Thousands people around the World have expressed anger over the movement of forces from gulf states into Bahrain to help its royal family squash pro-democracy rallies.
Protesters in central Baghdad on Saturday chanted "no to al-Saud." Some carried banners which read "Saudi occupation should end" and "Why is there Arab silence toward the massacres committed in Bahrain?."
"We advise (our) brothers in Saudi Arabia to immediately withdraw from Bahrain," Hadi al-Amiri, Iraq's transportation minister and head of the Badr Organization, which arranged the protest, said in an address to demonstrators.
Badr is the former armed wing of the Supreme Islamic Iraqi Council (ISCI), a main faction in Iraq's Shi'ite alliance, which also includes that of Prime Minister Nuri al-Maliki.

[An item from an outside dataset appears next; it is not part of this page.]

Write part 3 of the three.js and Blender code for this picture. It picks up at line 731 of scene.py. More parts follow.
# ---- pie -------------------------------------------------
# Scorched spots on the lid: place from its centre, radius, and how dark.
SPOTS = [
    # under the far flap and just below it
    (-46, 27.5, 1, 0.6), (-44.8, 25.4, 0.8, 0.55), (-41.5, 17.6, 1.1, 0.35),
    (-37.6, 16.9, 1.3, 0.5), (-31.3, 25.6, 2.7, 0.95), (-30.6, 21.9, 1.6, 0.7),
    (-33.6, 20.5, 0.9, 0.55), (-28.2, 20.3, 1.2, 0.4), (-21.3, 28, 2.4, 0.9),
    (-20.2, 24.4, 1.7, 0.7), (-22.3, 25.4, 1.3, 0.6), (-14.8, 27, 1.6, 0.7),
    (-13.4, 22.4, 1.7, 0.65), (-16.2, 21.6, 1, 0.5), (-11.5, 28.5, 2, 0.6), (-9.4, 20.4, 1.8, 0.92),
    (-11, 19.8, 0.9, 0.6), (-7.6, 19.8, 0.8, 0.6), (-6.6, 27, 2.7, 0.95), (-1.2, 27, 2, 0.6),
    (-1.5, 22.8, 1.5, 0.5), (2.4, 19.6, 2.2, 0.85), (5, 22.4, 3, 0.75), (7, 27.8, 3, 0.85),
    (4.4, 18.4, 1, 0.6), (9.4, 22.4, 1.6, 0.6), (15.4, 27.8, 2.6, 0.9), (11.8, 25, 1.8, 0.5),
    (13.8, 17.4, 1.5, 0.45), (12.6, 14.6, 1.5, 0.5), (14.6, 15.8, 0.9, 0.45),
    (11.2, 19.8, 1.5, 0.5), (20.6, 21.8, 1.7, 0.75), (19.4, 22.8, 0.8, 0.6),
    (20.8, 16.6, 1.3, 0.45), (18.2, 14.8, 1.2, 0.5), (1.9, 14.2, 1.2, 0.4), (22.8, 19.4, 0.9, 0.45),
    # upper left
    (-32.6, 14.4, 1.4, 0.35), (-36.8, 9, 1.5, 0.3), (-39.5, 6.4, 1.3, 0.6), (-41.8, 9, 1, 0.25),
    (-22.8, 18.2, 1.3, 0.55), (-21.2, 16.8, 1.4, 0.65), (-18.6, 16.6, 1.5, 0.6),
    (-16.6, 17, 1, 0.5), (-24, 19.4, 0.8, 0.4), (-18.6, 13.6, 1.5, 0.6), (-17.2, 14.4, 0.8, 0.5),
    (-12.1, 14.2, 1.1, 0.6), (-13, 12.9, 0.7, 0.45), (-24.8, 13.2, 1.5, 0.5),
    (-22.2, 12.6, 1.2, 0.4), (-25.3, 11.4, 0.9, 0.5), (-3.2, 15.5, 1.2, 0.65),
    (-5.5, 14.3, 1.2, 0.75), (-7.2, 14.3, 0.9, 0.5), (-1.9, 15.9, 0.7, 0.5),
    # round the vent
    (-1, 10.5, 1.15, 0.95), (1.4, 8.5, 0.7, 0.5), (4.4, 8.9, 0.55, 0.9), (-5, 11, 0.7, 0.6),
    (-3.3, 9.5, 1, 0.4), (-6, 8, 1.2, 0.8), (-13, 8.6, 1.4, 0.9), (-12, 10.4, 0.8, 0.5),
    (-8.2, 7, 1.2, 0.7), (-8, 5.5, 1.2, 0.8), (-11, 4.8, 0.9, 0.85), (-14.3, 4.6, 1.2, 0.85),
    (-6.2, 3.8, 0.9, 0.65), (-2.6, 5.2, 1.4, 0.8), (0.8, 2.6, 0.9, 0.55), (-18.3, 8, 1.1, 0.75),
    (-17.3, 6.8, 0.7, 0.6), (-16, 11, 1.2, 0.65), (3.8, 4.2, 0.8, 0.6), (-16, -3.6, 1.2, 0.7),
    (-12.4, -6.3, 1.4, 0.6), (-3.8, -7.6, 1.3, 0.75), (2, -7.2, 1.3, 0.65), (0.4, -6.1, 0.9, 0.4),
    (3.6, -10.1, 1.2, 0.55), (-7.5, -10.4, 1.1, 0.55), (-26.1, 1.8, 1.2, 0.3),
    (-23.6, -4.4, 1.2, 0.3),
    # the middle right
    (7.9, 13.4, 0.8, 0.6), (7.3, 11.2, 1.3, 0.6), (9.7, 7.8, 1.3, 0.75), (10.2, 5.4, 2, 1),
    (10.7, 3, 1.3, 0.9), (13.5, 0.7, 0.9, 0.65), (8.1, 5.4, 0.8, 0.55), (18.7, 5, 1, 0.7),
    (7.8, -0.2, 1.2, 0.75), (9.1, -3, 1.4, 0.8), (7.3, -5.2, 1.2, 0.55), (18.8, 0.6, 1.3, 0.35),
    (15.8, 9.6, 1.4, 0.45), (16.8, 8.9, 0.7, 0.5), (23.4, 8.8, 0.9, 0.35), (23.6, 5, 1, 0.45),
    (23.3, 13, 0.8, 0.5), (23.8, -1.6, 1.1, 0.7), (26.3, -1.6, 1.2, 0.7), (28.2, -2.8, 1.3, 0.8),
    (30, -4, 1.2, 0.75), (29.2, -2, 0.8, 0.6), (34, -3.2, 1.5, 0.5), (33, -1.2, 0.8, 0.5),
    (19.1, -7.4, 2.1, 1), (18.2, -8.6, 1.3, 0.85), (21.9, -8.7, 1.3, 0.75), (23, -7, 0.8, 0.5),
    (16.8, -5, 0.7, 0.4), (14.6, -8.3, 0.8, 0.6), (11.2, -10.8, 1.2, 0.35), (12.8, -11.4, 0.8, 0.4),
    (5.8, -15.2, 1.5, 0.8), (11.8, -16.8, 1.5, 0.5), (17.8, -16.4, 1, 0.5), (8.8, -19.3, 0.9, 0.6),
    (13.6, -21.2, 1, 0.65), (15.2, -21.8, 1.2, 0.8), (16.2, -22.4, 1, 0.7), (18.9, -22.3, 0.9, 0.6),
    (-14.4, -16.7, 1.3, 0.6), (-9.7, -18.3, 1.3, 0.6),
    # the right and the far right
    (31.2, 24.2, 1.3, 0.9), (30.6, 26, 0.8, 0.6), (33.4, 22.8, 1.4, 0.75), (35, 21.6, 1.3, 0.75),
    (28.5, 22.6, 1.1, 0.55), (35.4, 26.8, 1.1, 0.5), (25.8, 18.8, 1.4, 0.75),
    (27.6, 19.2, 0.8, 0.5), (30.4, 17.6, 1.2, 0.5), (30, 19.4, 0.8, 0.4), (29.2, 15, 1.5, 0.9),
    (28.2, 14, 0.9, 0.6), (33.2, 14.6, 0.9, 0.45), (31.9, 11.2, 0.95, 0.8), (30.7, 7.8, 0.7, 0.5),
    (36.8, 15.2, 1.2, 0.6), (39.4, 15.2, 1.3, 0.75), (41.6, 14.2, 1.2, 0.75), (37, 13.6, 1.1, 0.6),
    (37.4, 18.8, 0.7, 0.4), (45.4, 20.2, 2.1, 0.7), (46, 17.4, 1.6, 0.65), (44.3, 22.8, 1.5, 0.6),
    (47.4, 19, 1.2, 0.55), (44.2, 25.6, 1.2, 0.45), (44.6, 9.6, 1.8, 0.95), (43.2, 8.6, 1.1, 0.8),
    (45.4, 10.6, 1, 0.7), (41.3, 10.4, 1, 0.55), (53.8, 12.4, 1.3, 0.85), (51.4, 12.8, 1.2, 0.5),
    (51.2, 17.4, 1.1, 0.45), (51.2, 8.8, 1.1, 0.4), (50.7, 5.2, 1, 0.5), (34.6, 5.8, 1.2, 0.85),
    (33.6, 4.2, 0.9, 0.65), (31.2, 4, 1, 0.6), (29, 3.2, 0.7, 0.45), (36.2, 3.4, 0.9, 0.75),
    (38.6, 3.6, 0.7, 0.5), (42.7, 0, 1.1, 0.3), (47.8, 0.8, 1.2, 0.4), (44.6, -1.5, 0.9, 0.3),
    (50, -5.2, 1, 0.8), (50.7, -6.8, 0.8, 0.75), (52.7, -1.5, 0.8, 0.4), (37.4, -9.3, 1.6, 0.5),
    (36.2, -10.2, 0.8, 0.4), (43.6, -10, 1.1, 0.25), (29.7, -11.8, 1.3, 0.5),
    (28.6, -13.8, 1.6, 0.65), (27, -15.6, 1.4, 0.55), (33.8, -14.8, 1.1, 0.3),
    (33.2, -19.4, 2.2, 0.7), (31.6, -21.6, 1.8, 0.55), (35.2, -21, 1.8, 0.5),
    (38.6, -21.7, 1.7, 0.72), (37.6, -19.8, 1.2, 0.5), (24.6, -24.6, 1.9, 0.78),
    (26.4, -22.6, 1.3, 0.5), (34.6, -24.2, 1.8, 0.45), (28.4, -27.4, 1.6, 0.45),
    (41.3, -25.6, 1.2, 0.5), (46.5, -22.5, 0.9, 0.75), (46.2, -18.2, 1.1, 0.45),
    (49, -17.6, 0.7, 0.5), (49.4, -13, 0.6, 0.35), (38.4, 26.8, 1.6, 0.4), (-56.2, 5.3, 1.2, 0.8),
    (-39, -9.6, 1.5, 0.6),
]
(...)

Maliki has criticized the intervention by Gulf states in Bahrain and said it could spark a sectarian war in the region.
Amri criticized Bahraini authorities for suppressing its population and asked the Arab League and human rights groups to do fact-finding missions in the Gulf Arab kingdom.
"Barbarian acts against people asking for freedom should stop and the Saudi occupation is not tolerated anymore," Hadi al-Ghurabi, a Shi'ite cleric said.